En outre, si le mouvement sportif est autonome, cela signifie-t-il qu’il sera le seul à décider de la levée, temporaire ou totale, de ces sanctions ? Sur quelles bases ? Rappelons que c’est le Conseil de sécurité de l’ONU qui avait levé les sanctions sportives contre la RFY.

Ajoutons que si le mouvement sportif est autonome, alors beaucoup se jouera à l’aune de la force de telle ou telle mobilisation, en particulier des athlètes, mettant la pression pour obtenir gain de cause. C’est potentiellement une chose positive au regard de la sensibilité des athlètes vis-à-vis des droits humains ou de la lutte contre le racisme. Suprême ironie, si le TAS donne raison au CIO et à la FIFA, il les obligera du même coup à ne plus sanctionner d’expression ou de mobilisation politique de la part des athlètes. Mais précisément, d’un autre côté, cela transfèrera aux athlètes la responsabilité de la mobilisation politique, ce qui est loin d’être évident dans une bonne partie du monde. Il y a alors le risque que seules les mobilisations assez puissantes en Occident soient prises en compte pour des raisons financières et d’image. De fait, quand bien même 141 pays ont voté la résolution de l’Assemblée générale de l’ONU condamnant l’agression de la Russie, les sanctions ne sont à ce jour l’œuvre que d’un Occident élargi (Corée du Sud, Japon, Singapour), entreprises comprises.

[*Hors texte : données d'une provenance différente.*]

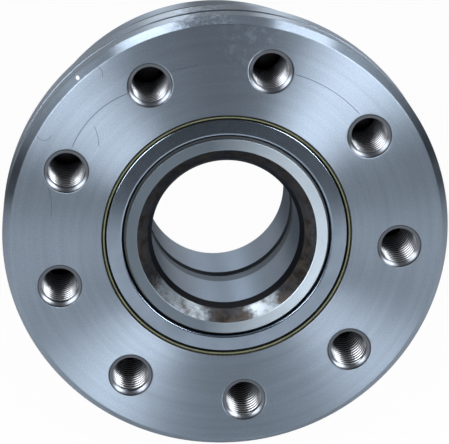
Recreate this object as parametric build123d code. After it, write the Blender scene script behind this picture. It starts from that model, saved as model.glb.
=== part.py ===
from build123d import *
import os
from math import atan, cos, radians, sin, sqrt, tan

# A flanged hub bearing with two rows of tapered rollers set back to back. The spin axis is Y.
# The flange face lies at Y = 0 and faces -Y, so Y is the depth behind it. Sizes are millimetres.

# Flange and body of the outer ring
flange_radius = 90.0
flange_thickness = 25.8
rim_chamfer_radial = 2.96
rim_chamfer_depth = 3.5
rim_groove_centre = 13.3
rim_groove_width = 2.8
rim_groove_floor = 1.6
rim_groove_depth = 1.6
body_front_radius = 85.4
body_rear_radius = 81.6
flange_root_fillet = 2.4
tail_radius = 80.7
tail_length = 13.8
tail_step_length = 2.0
rear_overhang = 1.0
edge_chamfer = 1.0
edge_break = 0.4

# Nine blind tapped holes in the flange, drilled out to the major radius of an M18 thread
bolt_count = 9
bolt_circle_radius = 70.0
bolt_phase = 35.7
thread_radius = 9.0
hole_depth = 42.0
drill_point_angle = 118.0

# Inner rings, which meet at half the width of the unit
axle_bore_radius = 30.0
inner_ring_width = 41.4
shoulder_radius = 40.6
face_chamfer = 4.64
lead_in_radial = 1.64
lead_in_length = 3.2
small_rib_height = 1.4
undercut_depth = 0.5
undercut_width = 1.2

# Coupling ring in a recess across the joint of the inner rings
recess_half_width = 6.1
recess_depth = 1.5
coupling_width = 8.0
coupling_setback = 0.4
coupling_clearance = 0.1

# Tapered rollers
roller_count = 16
roller_pitch_radius = 43.3
roller_large_radius = 5.9
roller_length = 22.0
roller_tilt = 11.5
roller_setback = 12.5
raceway_clearance = 0.14
rib_clearance = 0.15
small_end_clearance = 0.5
raceway_overrun = 1.5
mid_land_radius = 43.6

# Pressed cages
cage_offset = 1.0
cage_thickness = 1.2
cage_large_rim = 3.0
cage_small_rim = 1.2
cage_inward_flange = 2.6
pocket_clearance = 0.3

# Seals
seal_seat_radius = 50.1
seal_recess = 1.1
seal_case_depth = 7.9
seal_case_thickness = 0.8
seal_case_bend = 0.4
seal_case_return = 2.1
seal_gap = 1.4
bead_thickness = 1.3
bead_length = 7.5
bead_stand_out = 0.4
seal_fit = 0.04
slinger_thickness = 0.75
slinger_start = 2.2
slinger_flange_depth = 8.6
slinger_flange_gap = 0.6
lip_thickness = 1.0
lip_clearance = 0.2

# Depths of the outer ring's rear end, which stands past the rear inner ring
hub_length = 2 * inner_ring_width + rear_overhang
tail_start = hub_length - tail_length
body_taper_end = tail_start - tail_step_length

# Cone geometry shared by the rollers, raceways and cages: all cones meet at one apex on the axis
tilt = radians(roller_tilt)
apex_distance = roller_pitch_radius / sin(tilt)
half_taper = atan(roller_large_radius / apex_distance)
apex_depth = roller_setback + roller_pitch_radius / tan(tilt)
roller_small_radius = (apex_distance - roller_length) * tan(half_taper)
outer_slope = tan(tilt + half_taper)
inner_slope = tan(tilt - half_taper)
roller_step = 360 / roller_count
case_outer_radius = seal_seat_radius - bead_thickness
case_inner_radius = shoulder_radius + seal_gap


def outer_raceway(depth):
    """Radius of the outer raceway of the front row at a depth."""
    return (apex_depth - depth) * outer_slope + raceway_clearance / cos(tilt + half_taper)


def inner_raceway(depth):
    """Radius of the inner raceway of the front row at a depth."""
    return (apex_depth - depth) * inner_slope - raceway_clearance / cos(tilt - half_taper)


def on_roller(along, across):
    """Radius and depth of a point `along` a roller from its large end and `across` it, outwards."""
    radius = roller_pitch_radius - along * sin(tilt) + across * cos(tilt)
    depth = roller_setback + along * cos(tilt) + across * sin(tilt)
    return radius, depth


def end_plane_depth(along, radius):
    """Depth at a radius of the plane square to a roller's axis at `along`."""
    across = (radius - roller_pitch_radius + along * sin(tilt)) / cos(tilt)
    return on_roller(along, across)[1]


def raceway_corner(along):
    """Radius and depth where the inner raceway meets the plane square to a roller at `along`."""
    axis_depth = end_plane_depth(along, 0)
    radius = inner_raceway(axis_depth) / (1 + tan(tilt) * inner_slope)
    return radius, end_plane_depth(along, radius)


def section(points):
    """The flat section of a ring, from its (radius, depth) points."""
    return make_face(Polyline(*points, close=True))


def turned(points):
    """A ring turned about the spin axis from (radius, depth) points."""
    return revolve(section(points), Axis.Y)


def mirrored(shape):
    """The same shape at the other end of the unit."""
    return mirror(shape, Plane((0, inner_ring_width, 0), z_dir=(0, 1, 0)))


def turned_to(shape, angle):
    """A shape turned about the spin axis, counted from +X towards +Z."""
    return Rot(0, -angle, 0) * shape


def tapped_hole():
    """One hole with its drill point, opening at the flange face."""
    point_depth = thread_radius / tan(radians(drill_point_angle / 2))
    outline = [(0, 0), (thread_radius, 0), (thread_radius, hole_depth), (0, hole_depth + point_depth)]
    return Pos(bolt_circle_radius, 0, 0) * turned(outline)


def outer_ring():
    """Forged ring with its grooved flange, tapering body and machined tail."""
    raceway_start = on_roller(0, roller_large_radius)[1] - raceway_overrun
    raceway_radius = outer_raceway(raceway_start)
    raceway_end = apex_depth - (mid_land_radius - raceway_clearance / cos(tilt + half_taper)) / outer_slope
    seat_end = raceway_start - (seal_seat_radius - raceway_radius)
    bore = [
        (seal_seat_radius, edge_break),
        (seal_seat_radius, seat_end),
        (raceway_radius, raceway_start),
        (mid_land_radius, raceway_end),
    ]
    rear_bore = [(radius, 2 * inner_ring_width - depth) for radius, depth in reversed(bore[1:])]
    groove_floor_radius = flange_radius - rim_groove_depth
    flange_root = (body_front_radius, flange_thickness)
    outside = [
        (seal_seat_radius, hub_length - edge_break),
        (seal_seat_radius + edge_break, hub_length),
        (tail_radius - edge_chamfer, hub_length),
        (tail_radius, hub_length - edge_chamfer),
        (tail_radius, tail_start),
        (body_rear_radius, body_taper_end),
        flange_root,
        (flange_radius - edge_chamfer, flange_thickness),
        (flange_radius, flange_thickness - edge_chamfer),
        (flange_radius, rim_groove_centre + rim_groove_width / 2),
        (groove_floor_radius, rim_groove_centre + rim_groove_floor / 2),
        (groove_floor_radius, rim_groove_centre - rim_groove_floor / 2),
        (flange_radius, rim_groove_centre - rim_groove_width / 2),
        (flange_radius, rim_chamfer_depth),
        (flange_radius - rim_chamfer_radial, 0),
        (seal_seat_radius + edge_break, 0),
    ]
    outline = section(bore + rear_bore + outside)
    root = outline.vertices().sort_by_distance(flange_root)[0]
    ring = revolve(fillet(root, flange_root_fillet), Axis.Y)
    for index in range(bolt_count):
        ring -= turned_to(tapped_hole(), bolt_phase + index * 360 / bolt_count)
    return ring


def inner_ring():
    """Front inner ring: its stained face chamfer, shoulder, raceway between two ribs and recess."""
    rib_root = raceway_corner(-rib_clearance)[0] - undercut_depth
    undercut_start = end_plane_depth(-rib_clearance, rib_root)
    undercut_end = undercut_start + undercut_width
    small_end = roller_length + small_end_clearance
    small_rib_radius = raceway_corner(small_end)[0] + small_rib_height
    recess_start = inner_ring_width - recess_half_width
    recess_radius = axle_bore_radius + recess_depth
    lead_in_radius = axle_bore_radius + lead_in_radial
    return turned([
        (lead_in_radius + face_chamfer, 0),
        (shoulder_radius - edge_break, 0),
        (shoulder_radius, edge_break),
        (shoulder_radius, end_plane_depth(-rib_clearance, shoulder_radius)),
        (rib_root, undercut_start),
        (rib_root, undercut_end),
        (inner_raceway(undercut_end), undercut_end),
        raceway_corner(small_end),
        (small_rib_radius, end_plane_depth(small_end, small_rib_radius)),
        (small_rib_radius, inner_ring_width),
        (recess_radius, inner_ring_width),
        (recess_radius, recess_start),
        (axle_bore_radius, recess_start),
        (axle_bore_radius, face_chamfer + lead_in_length),
        (lead_in_radius, face_chamfer),
    ])


def coupling_ring():
    """Ring that locks the inner rings together: it bears on their recess and stays clear of the axle."""
    start = inner_ring_width - recess_half_width + coupling_clearance
    inside = axle_bore_radius + coupling_setback
    outside = axle_bore_radius + recess_depth - coupling_clearance
    end = start + coupling_width
    return turned([(inside, start), (outside, start), (outside, end), (inside, end)])


def roller():
    """One tapered roller of the front row, at angle zero."""
    standing = (Align.CENTER, Align.CENTER, Align.MIN)
    frustum = Cone(roller_large_radius, roller_small_radius, roller_length, align=standing)
    seat = Plane((roller_pitch_radius, roller_setback, 0), x_dir=(0, 0, 1), z_dir=(-sin(tilt), cos(tilt), 0))
    return seat * frustum


def pocket():
    """The window of one roller: a tapering slot through the cage's cone."""
    seat = Plane((roller_pitch_radius, roller_setback, 0), x_dir=(0, 0, -1), z_dir=(cos(tilt), sin(tilt), 0))
    large_half = sqrt(roller_large_radius**2 - cage_offset**2) + pocket_clearance
    small_half = sqrt(roller_small_radius**2 - cage_offset**2) + pocket_clearance
    near = -pocket_clearance
    far = roller_length + pocket_clearance
    slot = Polyline((-large_half, near), (large_half, near), (small_half, far), (-small_half, far), close=True)
    return seat * extrude(make_face(slot), cage_offset + 2 * cage_thickness)


def cage():
    """Pressed cage of the front row: a cone with one pocket per roller and an inward flange."""
    outside = cage_offset + cage_thickness
    flange_near = roller_length + cage_small_rim
    flange_far = flange_near + cage_thickness
    shell = turned([
        on_roller(-cage_large_rim, cage_offset),
        on_roller(-cage_large_rim, outside),
        on_roller(flange_far, outside),
        on_roller(flange_far, -cage_inward_flange),
        on_roller(flange_near, -cage_inward_flange),
        on_roller(flange_near, cage_offset),
    ])
    for index in range(roller_count):
        shell -= turned_to(pocket(), index * roller_step)
    return shell


def seal_case():
    """Stamped case with its bent outer edge and its inner edge rolled back."""
    front = seal_recess
    inside = front + seal_case_thickness
    back = front + seal_case_depth
    return turned([
        (case_outer_radius, back),
        (case_outer_radius, front + seal_case_bend),
        (case_outer_radius - seal_case_bend, front),
        (case_inner_radius + seal_case_bend, front),
        (case_inner_radius, front + seal_case_bend),
        (case_inner_radius, front + seal_case_return),
        (case_inner_radius + seal_case_thickness, front + seal_case_return),
        (case_inner_radius + seal_case_thickness, inside),
        (case_outer_radius - seal_case_thickness, inside),
        (case_outer_radius - seal_case_thickness, back),
    ])


def seal_bead():
    """Static sealing bead between the case and its seat in the outer ring."""
    front = seal_recess - bead_stand_out
    inside = case_outer_radius + seal_fit
    outside = seal_seat_radius - seal_fit
    back = front + bead_length
    return turned([
        (inside, front + edge_break),
        (inside + edge_break, front),
        (outside - edge_break, front),
        (outside, front + edge_break),
        (outside, back),
        (inside, back),
    ])


def slinger():
    """L-shaped ring pressed on the inner ring's shoulder, behind the case."""
    inside = shoulder_radius + seal_fit
    sleeve = inside + slinger_thickness
    flange = case_outer_radius - seal_case_thickness - slinger_flange_gap
    near = slinger_flange_depth - slinger_thickness
    return turned([
        (inside, slinger_start),
        (sleeve, slinger_start),
        (sleeve, near),
        (flange, near),
        (flange, slinger_flange_depth),
        (inside, slinger_flange_depth),
    ])


def seal_lip():
    """Rubber element bonded inside the case, with a lip that runs on the slinger's sleeve."""
    sleeve = shoulder_radius + seal_fit + slinger_thickness
    back = seal_recess + seal_case_thickness + seal_fit
    clear_of_return = seal_recess + seal_case_return + seal_fit
    inner_web = case_inner_radius + seal_case_thickness + seal_fit
    outer_web = case_outer_radius - seal_case_thickness - seal_fit
    tip = clear_of_return + lip_thickness
    return turned([
        (inner_web, back),
        (outer_web, back),
        (outer_web, back + lip_thickness),
        (inner_web + lip_thickness, back + lip_thickness),
        (sleeve + lip_clearance, tip + lip_thickness),
        (sleeve + lip_clearance, tip),
        (inner_web, clear_of_return),
    ])


def write(shape, name):
    """Writes one piece as parts/NAME.step."""
    export_step(shape, "parts/" + name + ".step")


def write_pair(shape, name):
    """Writes a piece of the front end and its mirror image at the rear end."""
    write(shape, "front_" + name)
    write(mirrored(shape), "rear_" + name)


def write_rollers():
    """Writes both rows of rollers, numbered from +X towards +Z."""
    front = roller()
    rear = mirrored(front)
    for index in range(roller_count):
        angle = index * roller_step
        number = "_roller_" + str(index + 1).zfill(2)
        write(turned_to(front, angle), "front" + number)
        write(turned_to(rear, angle), "rear" + number)


os.makedirs("parts", exist_ok=True)
write(outer_ring(), "outer_ring")
write(coupling_ring(), "coupling_ring")
write_pair(inner_ring(), "inner_ring")
write_pair(cage(), "cage")
write_pair(seal_case(), "seal_case")
write_pair(seal_bead(), "seal_bead")
write_pair(seal_lip(), "seal_lip")
write_pair(slinger(), "slinger")
write_rollers()
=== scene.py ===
from math import pi, radians

import bpy
import numpy as np
from bpy.props import FloatProperty, FloatVectorProperty, IntProperty, PointerProperty
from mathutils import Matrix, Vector


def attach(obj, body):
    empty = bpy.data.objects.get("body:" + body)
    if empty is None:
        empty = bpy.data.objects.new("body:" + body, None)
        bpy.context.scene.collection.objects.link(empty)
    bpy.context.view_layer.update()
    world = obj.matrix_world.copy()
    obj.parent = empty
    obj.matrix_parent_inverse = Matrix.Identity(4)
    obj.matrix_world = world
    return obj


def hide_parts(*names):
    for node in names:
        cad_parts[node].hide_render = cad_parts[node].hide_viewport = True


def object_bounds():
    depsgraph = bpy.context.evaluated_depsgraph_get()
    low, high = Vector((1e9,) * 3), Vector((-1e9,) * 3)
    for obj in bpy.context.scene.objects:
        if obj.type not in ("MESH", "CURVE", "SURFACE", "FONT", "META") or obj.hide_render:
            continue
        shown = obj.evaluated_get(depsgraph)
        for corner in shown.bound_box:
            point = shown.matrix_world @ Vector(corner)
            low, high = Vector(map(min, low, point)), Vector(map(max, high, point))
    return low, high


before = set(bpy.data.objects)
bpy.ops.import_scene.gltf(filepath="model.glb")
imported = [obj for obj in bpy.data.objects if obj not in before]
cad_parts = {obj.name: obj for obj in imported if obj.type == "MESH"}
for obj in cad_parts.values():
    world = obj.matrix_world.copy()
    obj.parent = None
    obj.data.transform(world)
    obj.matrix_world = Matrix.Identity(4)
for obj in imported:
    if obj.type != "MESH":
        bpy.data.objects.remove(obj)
cad_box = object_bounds()

bl_info = {
    "name": "Flanged wheel hub bearing",
    "version": (1, 0, 0),
    "blender": (4, 5, 0),
    "location": "3D View > Sidebar > Hub bearing",
    "description": "Dresses a flanged double-row roller hub unit in turned, ground and forged steel",
    "category": "Object",
}

# All lengths are metres. The spin axis is Y, the flange face lies at Y = 0 and faces -Y, and the
# depth behind it grows with Y. A profile is a list of (radius, depth) corners in millimetres.
MM = 0.001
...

Enfin, est-ce à dire que le CIO et la FIFA, notamment, devront revoir en profondeur leurs relations avec les pires régimes politiques de la planète et cesser de leur confier l’organisation de compétitions internationales, de peur de subir les pressions d’athlètes et d’ONG enhardis par le précédent russe ? Cela reste à démontrer.